埋文委 第3号
2023年9月14日
文化庁長官 都倉俊一 様
兵庫県知事 斎藤元彦 様
兵庫県教育委員会 教育長 藤原俊平 様
南あわじ市市長 守本憲弘 様
南あわじ市教育委員会 教育長 浅井伸行 様
一般社団法人日本考古学協会
埋蔵文化財保護対策委員会
委員長 山田康弘
南あわじ市門崎砲台跡の保存と活用に関する要望書
標記の件について、別添書類のように、当該遺跡は学術上きわめて重要な内容を有するものであり、貴職におかれましては、適切な保存・活用の対策が講じられることを要望いたします。

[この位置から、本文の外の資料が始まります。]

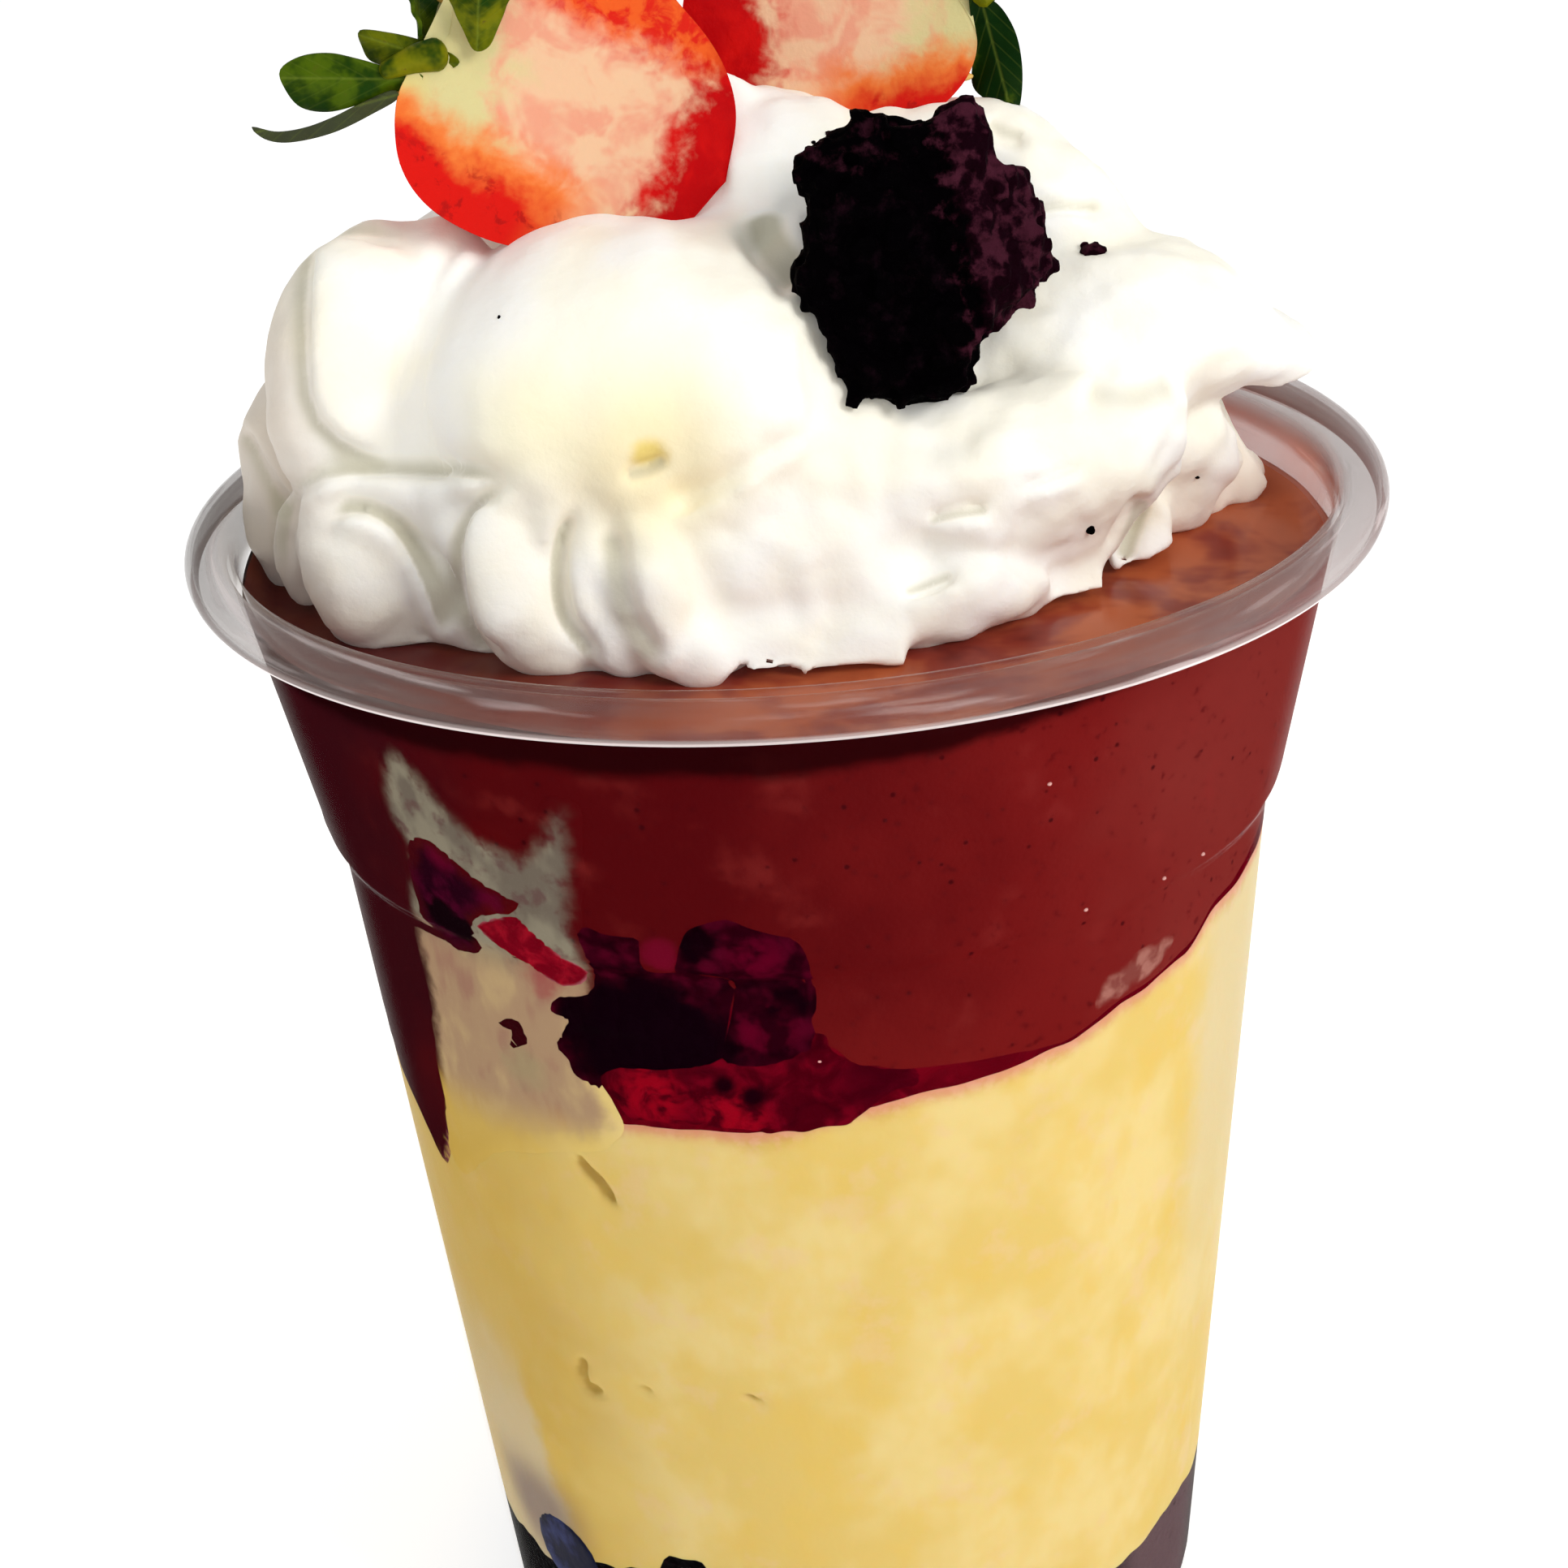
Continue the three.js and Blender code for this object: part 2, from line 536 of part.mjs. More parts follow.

なお、まことに恐縮ですが、当件に係る具体的な措置および対策につきまして、2023年10月13日(金)までに、当協会埋蔵文化財保護対策委員会委員長宛にご回答を下さるようお願いいたします。
記
1 提出書類
別添のとおり 1通
埋文委 第3号
2023年9月14日
文化庁長官 都倉俊一 様
兵庫県知事 斎藤元彦 様
兵庫県教育委員会 教育長 藤原俊平 様
南あわじ市 市長 守本憲弘 様
南あわじ市教育委員会 教育長 浅井伸行 様
一般社団法人日本考古学協会
埋蔵文化財保護対策委員会
委員長 山田康弘
南あわじ市門崎砲台跡の保存と活用に関する要望書
南あわじ市教育委員会によって、発掘調査が行われている旧日本軍の門崎砲台跡は、日清戦争後の明治30 年代の前半、鳴門海峡を通過して大阪湾に侵入する敵艦船を阻止する目的で建設された鳴門要塞の一つです。戦後の開発等によって滅失したのではないかと考えられていましたが、今回の調査により、原形を保って残存していることが確認され、特徴的な構造であることが明らかとなりました。
明治期の砲台としては異例の天井を持ったドーム型の「穹窖(きゅうこう)砲台」と呼ばれる様式で、コンクリート製で国内最大級のものです。砲床、方形に作られた砲門などの施設が極めて良好な状況で残り、分厚い天井部には排気口と考えられる円孔が穿たれているのも確認されています。このように、門崎砲台跡は、鳴門要塞で最初に構築された明治期を代表する戦争遺跡と位置付けられ、日本近代史上の歴史資料として、非常に重要なものといえます。
調査終了後に建設が予定されている商業施設によって、門崎砲台跡は消滅の危機にあります。現在の経済的効果を最優先して、保存すべき資源を破壊することは極めて遺憾です。鳴門要塞の一つとして本来の場所にあってこそ門崎砲台の価値が保持され、市民が郷土の歴史を学ぶことのできる場所となり、地域資源・観光資源として十分に活用されることが期待できます。
以上のことから、一般社団法人日本考古学協会埋蔵文化財保護対策委員会は、南あわじ市門崎砲台跡の保存・活用のために、以下の通り要望します。
記
1 商業施設の設計変更等によって、門崎砲台跡を現地で保存すること。
2 現地保存した砲台跡について、文化財として適切な補強工事を実施し、市民及び来訪者に公開することに加え、地域資源として活用する計画を検討すること。
3 門崎砲台跡を含む鳴門要塞全体について、国の史跡指定を視野に入れた学術調査を実施すること。